Union boss warns of more cuts if deal is rejected
O’Connor urges any undecided voters to join the ‘Yes’ camp on Croke Park agreement
THE Government will "come back for more" cuts if the Croke Park agreement is rejected, SIPTU general president Jack O’Connor warned yesterday.
Making the strongest case by any union leader so far for a ‘Yes’ vote for the agreement, he said the proposals negotiated by the Government and the trade unions offered the best guarantee of reflecting the interests of the citizens of Ireland.
With the outcome of the Croke Park deal still “finely balanced”, and an outcome to the voting likely by early June, Mr O’Connor’s intervention is seen as being aimed at the undecided the union voters who are crucial to the deal being passed.
Mr O’Connor — once regarded as among the most militant of trade union leaders — told a May Day commemoration that the agreement provided the surest route to protecting public services and economic recovery.
He said it was fine for those opposed to the deal to say working people did not create this mess, “but that does not address the issue. And let us be clear. It is potentially the most serious problem that has confronted this country since the Second World War in terms of its capacity to compromise our economic sovereignty and independence. . . There are trade unionists who believe that the proposals can be rejected without any requirement to engage in industrial conflict as a consequence, but they are not calculating for the €3bn cut in the deficit in 2011 and again in 2012, which are essential to the fiscal plan that the Government has locked us into with the European Commission. And make no mistake about it, the Government will come back for more.
“It is impossible to anticipate the outcome of such an industrial conflict but it is clear that it will be represented as one-sixth of the workforce acting against the interests of everyone else in society and, even if we win, we will still be faced with the enormous legacy of debt and the need to borrow in the financial markets to maintain the services that are essential to civilised living. The wealthy can and should pay more but, in and of itself, this is not sufficient to resolve the problem.”
He went on: “People ask how we can trust this Government which has twice reneged on national agreements with both private and public service workers. The point is that we did not just start mistrusting them when they cut pay and welfare in the December Budget, or when they did likewise the previous February in the so-called pensions levy, or when they attacked the medical card entitlements of elderly people, or when they reneged on commitments to improve employment protection legislation in the private sector.”
Mr O’Connor said forcefully: “We didn’t trust them when they were elected in 2007, or in 2002, or in 1997. We didn’t adopt a neutral stance in those elections. We didn’t do so because we could see that the queue of speculators, developers and financial parasites flocking to the tent at the Galway Races didn’t adopt a neutral stance.

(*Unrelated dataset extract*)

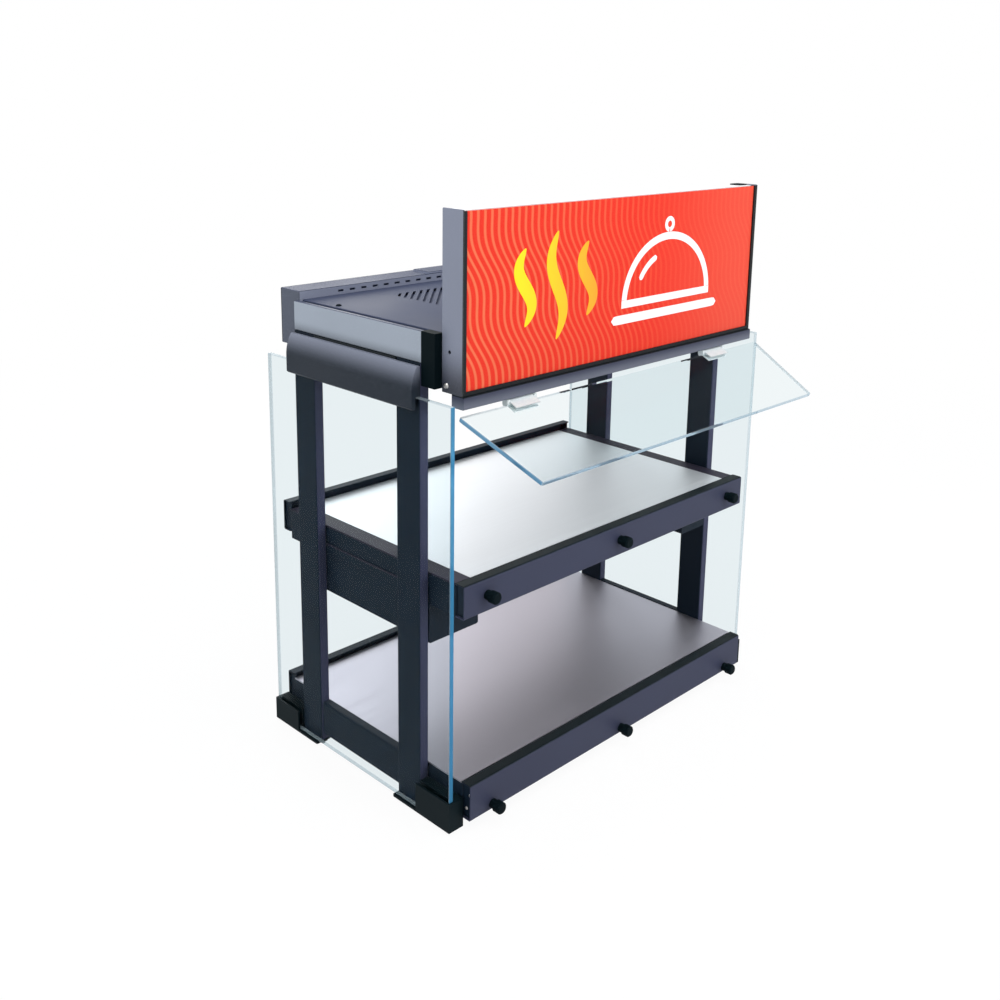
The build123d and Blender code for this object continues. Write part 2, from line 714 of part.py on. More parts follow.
def sign_cheek():
    """One side of the sign box, a plate with its rear edge folded in."""
    inner = sign_half - sign_sheet
    cheek = block(inner, sign_half, sign_front, sign_front + sign_depth, sign_bottom, sign_top)
    cheek = fillet(cheek.edges().filter_by(Axis.X).group_by(Axis.Z)[-1], 1.5)
    for x, y, z in sign_fix_points():
        cheek -= Pos(x, y, z) * Rot(0, 90, 0) * Cylinder(screw_hole, 4 * sign_sheet)
    return cheek


def sign_channel():
    """The channel under the sign box, open at the back, closed at its ends."""
    y0, y1 = glass_front, glass_front + channel_depth
    z0, z1 = channel_bottom, sign_bottom - seat
    body = block(-sign_half, sign_half, y0, y1, z0, z1)
    body = fillet(body.edges().filter_by(Axis.X).group_by(Axis.Y)[0], channel_bend)
    return body - block(-sign_half + sign_sheet, sign_half - sign_sheet, y0 + sign_sheet, y1 + 1,
                        z0 + sign_sheet, z1 - sign_sheet)


def sign_back():
    """The rear and top of the sign box, one folded sheet above the hood."""
    half = sign_half - sign_sheet - seat
    y1 = sign_front + sign_depth
    z0, z1 = hood_top_level + seat, sign_top - sign_sheet
    back = block(-half, half, y1 - sign_sheet, y1, z0, z1)
    lid_front = sign_front + track_depth + 2 * seat
    back += block(-half, half, lid_front, y1, z1 - sign_sheet, z1)
    foot_flange = block(-half, half, beam_start, y1, z0, z0 + sign_sheet)
    return back + foot_flange


def track_spans():
    """Where the insert's tracks and the insert lie, across the case and in depth."""
    outer = sign_half - sign_sheet - seat
    y0 = sign_front
    insert_y = (y0 + track_lip + moving_gap, y0 + track_lip + moving_gap + insert_thick)
    return outer, y0, insert_y


def sign_tracks():
    """Two black side tracks and a lower one, slotted for the insert."""
    outer, y0, insert_y = track_spans()
    slot = (insert_y[0] - moving_gap, insert_y[1] + moving_gap)
    z0, z1 = sign_bottom + seat, sign_top - sign_sheet
    side = block(outer - track_face, outer, y0, y0 + track_depth, z0, z1)
    side -= block(outer - track_face - 1, outer - track_floor, *slot, z0 - 1, z1 + 1)
    inner = outer - track_face - seat
    lower = block(-inner, inner, y0, y0 + track_depth, z0, z0 + track_face)
    lower -= block(-inner - 1, inner + 1, *slot, z0 + track_floor, z0 + track_face + 1)
    return Compound([side, mirrored(side), lower])


def sign_insert():
    """The sign, a flat panel that lifts out of its tracks."""
    outer, _, insert_y = track_spans()
    half = outer - track_floor - moving_gap
    return block(-half, half, *insert_y, sign_bottom + seat + track_floor + moving_gap, sign_top - insert_short)


# Guard glass
def tilted(solid):
    """From flat, with the hinge axis on X and the glass along -Y, to its display position."""
    return Pos(0, glass_front + guard_axis_y, guard_axis_z) * Rot(guard_tilt, 0, 0) * solid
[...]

“We did what we could to ensure that the voice of working people wouldn’t be drowned out in the representation elected to the Oireachtas. But the Government was elected and re-elected and as long as they are there we have to deal with them as we live in a democracy.”
But he said in dealing with the Government, the trade union movement employed a medium-term negotiating strategy that was not an end in itself but a surer way to a better outcome for their members and for working people.
“That is why the proposals guarantee jobs, preclude compulsory redundancies, minimise outsourcing, prevent further pay cuts and provide a framework for restoring lost pay over time. It is also why these proposals ensure full participation by union members in the restructuring of the public service, which is inevitable one way or the other.”
He insisted: “They offer the best guarantee of reflecting the interests of the citizens of Ireland in a way that is compatible with those of public service workers, rather than the ambitions of those focused on the accumulation of profit through privatisation of state assets and services on the pretext of correcting the national finances.”
Mr O’Connor’s strong speech in support of the deal came after David Begg, the general secretary of ICTU, admitted the future of the Croke Park agreement was very finely balanced.
He also warned that the alternatives would be “unpalatable.”
Union sources said the Croke Park deal was being seen as a “survival strategy” and pointed out that the pro- Croke Park votes among unions such as INTO, Siptu, and AHCPS amount to 993, while those against including ASTI, CPSU, and Unite amount to 912.
Votes among the “undecideds”, which include the crucial union Impact, currently locked in a face-off with the HSE and which has 585 votes, amount to a total of another 690.